I'm principally a landscapist but the occasional nude comes before my camera when I'm seeking to find visual expression for some aspect of the human condition. The nude seems an ideal symbol for the "generalised" human being taken out of social and historic context. My nudes tend to populate places where people could be unclad anyway, areas reminiscent of the ancient Greek arcadian ideal, and not a seemingly incongruous setting like a bare photographic studio. Even when I photograph the nude to do no more than celebrate physical beauty I can't see that a severe, plain, and austere environment is helpful.

But Walter that's what you do. What's the aesthetic? What's the thought process?

Walter Glover
Posts: 1270
Joined: 31 Jul 2012, 22:31
Location: Leichhardt, NSW

Re: It's been a while ..... [NSFW]

Postby Walter Glover » 17 Jan 2015, 09:47

Maris,

My apologies for the delayed response but the site was down and then I forgot.

I search LFPA and only came up with Lebanon Family Planning Association. However, I doubt I missed much because verbal explanations of visual statements are pretty much anathema to me along with floor talks and artists' statements.

But, but way of attempted explanation in the hope of clarification:

There are probably as many genres of any approach to image making as there are image makers ..... or even many more.

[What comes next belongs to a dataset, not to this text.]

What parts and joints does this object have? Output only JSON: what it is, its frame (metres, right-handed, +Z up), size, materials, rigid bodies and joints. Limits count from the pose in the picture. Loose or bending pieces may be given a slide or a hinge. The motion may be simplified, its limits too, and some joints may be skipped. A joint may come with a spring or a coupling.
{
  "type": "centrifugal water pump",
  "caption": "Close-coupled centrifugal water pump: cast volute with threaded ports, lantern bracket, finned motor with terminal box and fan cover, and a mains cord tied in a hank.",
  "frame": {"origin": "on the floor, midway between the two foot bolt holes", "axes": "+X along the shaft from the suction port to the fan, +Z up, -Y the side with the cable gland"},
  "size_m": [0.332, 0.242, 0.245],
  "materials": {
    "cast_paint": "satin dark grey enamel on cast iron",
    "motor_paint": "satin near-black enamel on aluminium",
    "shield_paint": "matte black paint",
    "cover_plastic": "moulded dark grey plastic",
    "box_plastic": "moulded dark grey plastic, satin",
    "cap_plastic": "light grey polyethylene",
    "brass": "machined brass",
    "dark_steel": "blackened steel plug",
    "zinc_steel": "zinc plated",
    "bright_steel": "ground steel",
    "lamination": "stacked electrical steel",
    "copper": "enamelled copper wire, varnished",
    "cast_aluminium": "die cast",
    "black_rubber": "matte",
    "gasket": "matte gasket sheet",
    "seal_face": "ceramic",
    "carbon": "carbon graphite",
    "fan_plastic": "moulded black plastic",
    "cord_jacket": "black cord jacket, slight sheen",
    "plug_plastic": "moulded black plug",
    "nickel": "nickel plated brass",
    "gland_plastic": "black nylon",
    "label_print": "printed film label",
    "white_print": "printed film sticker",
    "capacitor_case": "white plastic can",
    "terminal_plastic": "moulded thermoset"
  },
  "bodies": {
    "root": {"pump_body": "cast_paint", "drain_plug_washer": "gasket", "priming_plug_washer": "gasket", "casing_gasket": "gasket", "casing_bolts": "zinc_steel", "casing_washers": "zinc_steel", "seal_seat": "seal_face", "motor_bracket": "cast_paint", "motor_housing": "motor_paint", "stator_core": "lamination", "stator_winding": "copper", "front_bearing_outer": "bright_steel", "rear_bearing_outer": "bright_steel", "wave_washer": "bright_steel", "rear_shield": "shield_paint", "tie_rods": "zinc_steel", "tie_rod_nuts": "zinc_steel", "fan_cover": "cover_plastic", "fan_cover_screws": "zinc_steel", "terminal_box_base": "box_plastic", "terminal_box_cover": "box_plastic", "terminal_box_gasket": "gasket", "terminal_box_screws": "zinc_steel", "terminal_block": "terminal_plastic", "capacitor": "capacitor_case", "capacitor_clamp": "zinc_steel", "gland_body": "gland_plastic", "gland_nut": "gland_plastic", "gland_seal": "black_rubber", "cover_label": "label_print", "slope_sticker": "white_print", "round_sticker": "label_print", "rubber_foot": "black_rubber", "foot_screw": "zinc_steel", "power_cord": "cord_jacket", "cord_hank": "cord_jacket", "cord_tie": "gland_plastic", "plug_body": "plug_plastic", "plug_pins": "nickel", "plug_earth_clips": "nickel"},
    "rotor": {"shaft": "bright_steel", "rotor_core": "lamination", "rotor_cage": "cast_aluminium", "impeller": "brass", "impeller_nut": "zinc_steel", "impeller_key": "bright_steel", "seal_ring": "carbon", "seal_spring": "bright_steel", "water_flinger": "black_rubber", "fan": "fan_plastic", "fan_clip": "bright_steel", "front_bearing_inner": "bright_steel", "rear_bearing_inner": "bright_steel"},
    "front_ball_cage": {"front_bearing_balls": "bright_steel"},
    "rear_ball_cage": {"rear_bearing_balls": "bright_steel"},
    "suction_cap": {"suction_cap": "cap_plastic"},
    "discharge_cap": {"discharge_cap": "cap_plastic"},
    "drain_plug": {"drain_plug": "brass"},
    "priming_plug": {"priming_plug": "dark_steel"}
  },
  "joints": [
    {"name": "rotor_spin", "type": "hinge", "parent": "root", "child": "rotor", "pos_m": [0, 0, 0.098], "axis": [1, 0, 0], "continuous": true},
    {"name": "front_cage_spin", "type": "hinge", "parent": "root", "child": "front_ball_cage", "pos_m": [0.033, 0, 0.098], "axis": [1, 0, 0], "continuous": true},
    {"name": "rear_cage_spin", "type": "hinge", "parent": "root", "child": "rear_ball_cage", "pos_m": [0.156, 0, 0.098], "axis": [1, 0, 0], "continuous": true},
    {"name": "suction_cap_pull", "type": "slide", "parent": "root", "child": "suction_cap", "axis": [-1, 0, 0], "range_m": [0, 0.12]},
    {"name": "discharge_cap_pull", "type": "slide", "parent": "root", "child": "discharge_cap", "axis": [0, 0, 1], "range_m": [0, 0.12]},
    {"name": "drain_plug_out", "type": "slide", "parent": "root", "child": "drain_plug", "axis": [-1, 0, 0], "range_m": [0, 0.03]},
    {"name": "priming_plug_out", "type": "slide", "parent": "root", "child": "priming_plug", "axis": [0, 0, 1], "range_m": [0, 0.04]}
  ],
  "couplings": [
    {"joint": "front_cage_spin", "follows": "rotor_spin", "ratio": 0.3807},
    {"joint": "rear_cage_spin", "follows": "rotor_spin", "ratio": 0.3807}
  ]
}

I have spent an inordinate percentage of my career shooting in studios and I love it at whatever scale of production I may be working at. This single figure stuff, of course, is at a miniscule scale and, in essence, very simple.


I guess I should also point out that I do not, as a rule, strive for stand alone images and so whatever I present is bound to be a slither from a spectrum of narrative. These images are all part of a far broader celebration of the inherent beauty of physical and psychological diversity. And that sentiment also includes my other, non-figure, exploits. There are threads of motifs generated with scant concern for the stand-alone icon.

I have a couple of inclusions that possibly set me at odds with some of my peers: I don't use a plain while background, I vary the illumination, I vary the scale.

In the series there are subjects of all sexes, all sizes and all ages. Another element in the arrangements is my own personal quest for enjoyment and amusement. So yes, I have shot my petite North American muse quite often because the intellectual experience of spending time and effort with her agile body and even more agile mind is a model fee well spent.

I shot countless tens of thousands of 'figure in landscape' as commercial pursuit and it holds no appeal for me. And it took me over a decade to get out of the mindset of the 'hero' image that would sell on a newsstand and into just making pictures for the sake of the pictures (or series of pictures).

I can't do as much of this as I would like because it is expensive paying models and the costs are eclipsed by the difficulties in sourcing 'non-modelly' types with the courage to reveal themselves as they actually are.

Like most other folk, I suppose, I dream of just what I could do if I won the lottery — IF I ever purchased a ticket.

Cheers,
Walter Glover

"We see things not as they are. We see them as we are."